Heffernan is a talented writer who sometimes writes about technology, which is made by science and not by angels. This essay can’t be a good career move. As Hamilton Nolan tells Heffernan at Gawker: “you should probably expect that, from now on, when people read your musings on, say, the future of internet communications, they might stop, in a moment of gathering doubt, and recall that you are a science-phobic angel-believing climate change skeptic, and that therefore your dedication to facts is somewhat in question.”

She has written ignorant things about science in the past, though, including a New York Times Magazine piece about science blogs that recommended a notorious climate-change denier’s blog. She lumped it with Scientific American’s website, which must be one of the most embarrassing endorsements in that magazine’s 168-year history.

The only glimmer of reason in the new essay comes when she critiques evolutionary psychology analyses of sex roles, but she misses the point that the most sophisticated and vehement critiques of evolutionary psychology come from other scientists, particularly evolutionary biologists, who are trying to make their colleagues adhere to scientific standards—rather than to the literary or narrative standards that Heffernan finds so persuasive.

Evolution is a theory the way gravity is a theory. It’s not a story or an aesthetic choice or one side of a debate; it’s the way the world works. Everything we know about geology, paleontology, isotope chemistry, genetics, taxonomy, experimental biology, biomedicine, biochemistry, paleoanthropology, and yes, in some cases even psychology … all of it enriches our understanding of evolution. Whatever levels of analysis you care to use, from molecular to planetary, they all mutually reinforce the discovery that all living things evolve through a process of natural selection. Absolutely nothing in the 154 years since Origin was published has undermined the theory.

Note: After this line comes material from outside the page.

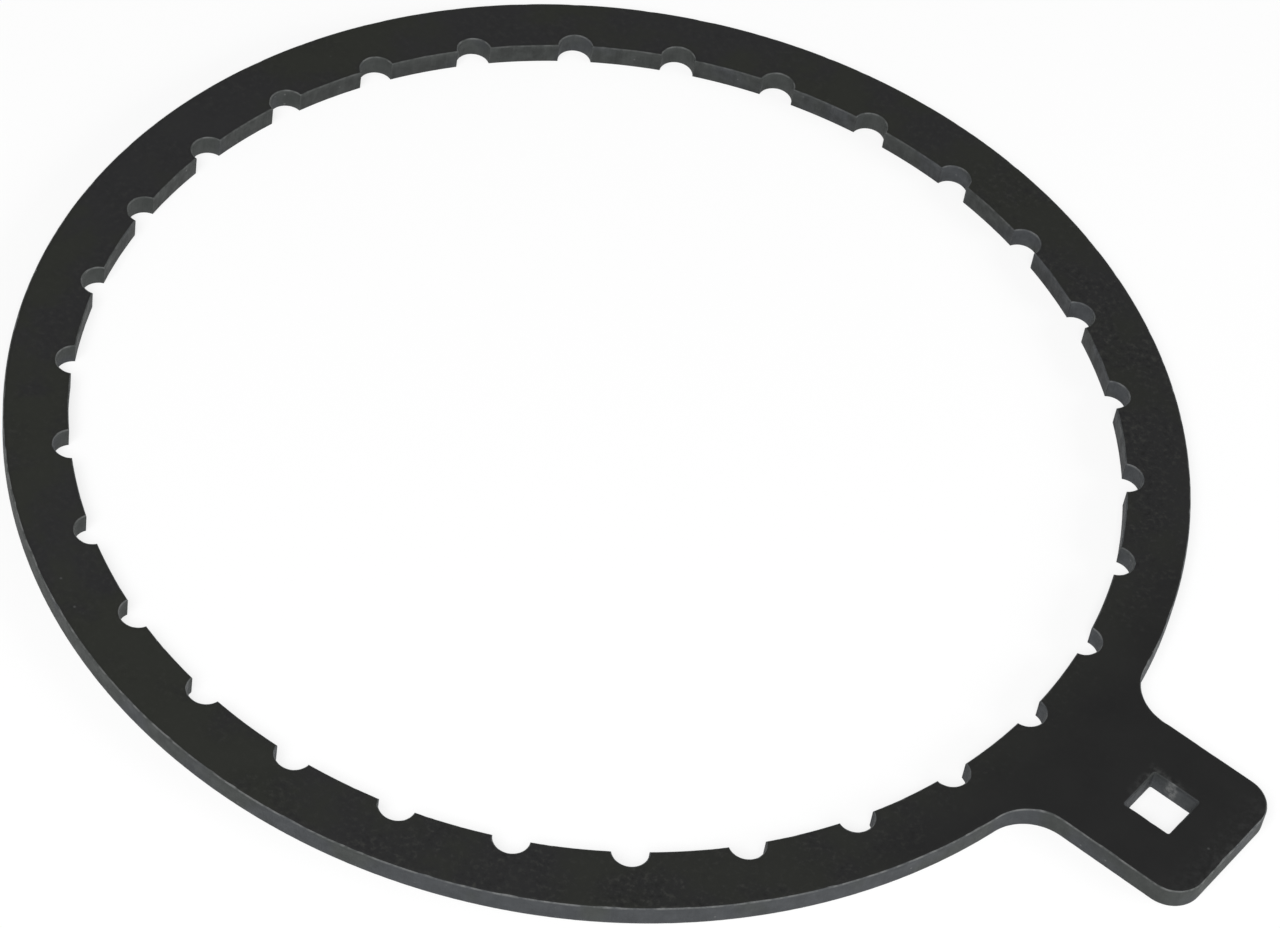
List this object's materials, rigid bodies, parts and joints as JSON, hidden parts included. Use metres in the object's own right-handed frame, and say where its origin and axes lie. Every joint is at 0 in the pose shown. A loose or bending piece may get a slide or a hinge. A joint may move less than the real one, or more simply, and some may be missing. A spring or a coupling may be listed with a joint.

If Heffernan were claiming that the Earth is the center of the universe or that it’s turtles all the way down, I’d just shake my head in disbelief and move on. But creationism matters. It’s a powerful political and social force. Heffernan says she may be the only creationist in New York City, but that is unlikely given that only 44 percent of the U.S. population believes in evolution. Her Facebook feed is now full of seemingly educated people who are thanking her for the essay and saying they agree with her.

People, please. This is important. You may feel clever debating evolution and creationism in New York City, but stop by a school in Louisiana sometime. The Louisiana Science Education Act allows creationism to be taught there. In science class. Gov. Bobby Jindal, a biology major at Brown, endorses spending millions of dollars in state money to support the teaching of creationism. The National Center for Science Education keeps track of similar efforts in other states: Kansas, Oklahoma, Indiana, and more. If you endorse creationism, you’re giving comfort to people who brainwash children and prevent them from learning about the most powerful and fascinating discoveries people have ever made.

And science is fascinating. As Carl Zimmer pointed out in an epic Twitter war with Heffernan, dismissing the evidence for evolution betrays a profound lack of curiosity. Their 140-character bits of back-and-forth show that she really does think of creationism and evolution merely as competing narratives: “What I believe is stories—hodgepodge of magic & facts—like what you believe. What I do is: aim to be kind.” (She apparently thought people who tweeted about evidence for evolution were being mean. Zimmer has devoted his career to telling excellent stories about evolution—stories that are true. He’s entitled to be incredulous.) Heffernan is simply wrong. There is no hodgepodge. Creationism and evolution aren’t equivalent stories to be believed or not. Creationism is magic and evolution is facts.